Fabrication of self-healing and hydrophilic coatings from liquid-like graphene@SiO2 hybrids

Abstract

Functionalized liquid-like graphene@SiO2 hybrids are fabricated by using the graphene@SiO2 as core and nonionic copolymer as shell in aqueous solution at room temperature. The hybrid materials can flow above 45 °C and have a particular thermal invertibility. The morphology, chemical composition, dispersibility and stability, as well as rheological behavior are systematically characterized by various methods.
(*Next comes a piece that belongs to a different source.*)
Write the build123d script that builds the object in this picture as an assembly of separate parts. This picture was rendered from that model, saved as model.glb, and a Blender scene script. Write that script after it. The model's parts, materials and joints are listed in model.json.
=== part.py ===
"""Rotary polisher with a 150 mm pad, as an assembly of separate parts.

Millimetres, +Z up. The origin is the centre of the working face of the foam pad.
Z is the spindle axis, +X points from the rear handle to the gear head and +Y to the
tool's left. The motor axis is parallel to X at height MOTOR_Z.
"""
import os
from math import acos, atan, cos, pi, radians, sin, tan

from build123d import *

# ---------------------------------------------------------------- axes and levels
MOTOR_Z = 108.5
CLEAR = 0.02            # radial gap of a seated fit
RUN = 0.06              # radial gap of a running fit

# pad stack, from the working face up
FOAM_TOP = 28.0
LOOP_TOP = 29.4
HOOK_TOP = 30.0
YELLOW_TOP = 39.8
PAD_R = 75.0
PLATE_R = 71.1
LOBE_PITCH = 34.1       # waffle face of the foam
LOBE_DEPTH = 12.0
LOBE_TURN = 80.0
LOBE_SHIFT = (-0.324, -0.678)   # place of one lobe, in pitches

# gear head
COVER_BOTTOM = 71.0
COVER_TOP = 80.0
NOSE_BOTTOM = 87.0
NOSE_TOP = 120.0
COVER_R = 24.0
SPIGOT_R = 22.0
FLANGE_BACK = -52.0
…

It is shown that well-dispersed SiO2 nanoparticles are tightly anchored on the surface of graphene sheet via hydrogen bonding interaction under the synergetic effect of 3-(trimethoxysilyl)-1-propanethiol and copolymer to prevent the aggregation of graphene sheet. What is more, the hybrid materials keep remarkably stability and dispersibility in organic solvents and aqueous solution. More importantly, rheological tests indicate that viscoelastic behavior of graphene@SiO2 hybrids is effectively regulated through varying the amount of surface nonionic copolymer and silane coupling agent, respectively. In addition, the liquid-like graphene@SiO2 hybrids as a novel of hybrid coating make the substrates transfer from hydrophobicity to hydrophilicity. More interestingly, the damaged coating can be self-healed under immersing water or heating conditions, respectively. This simple and environment friendly approach will benefit for fabricating large scale graphene based hybrid materials in application of functional coating and rheological additives.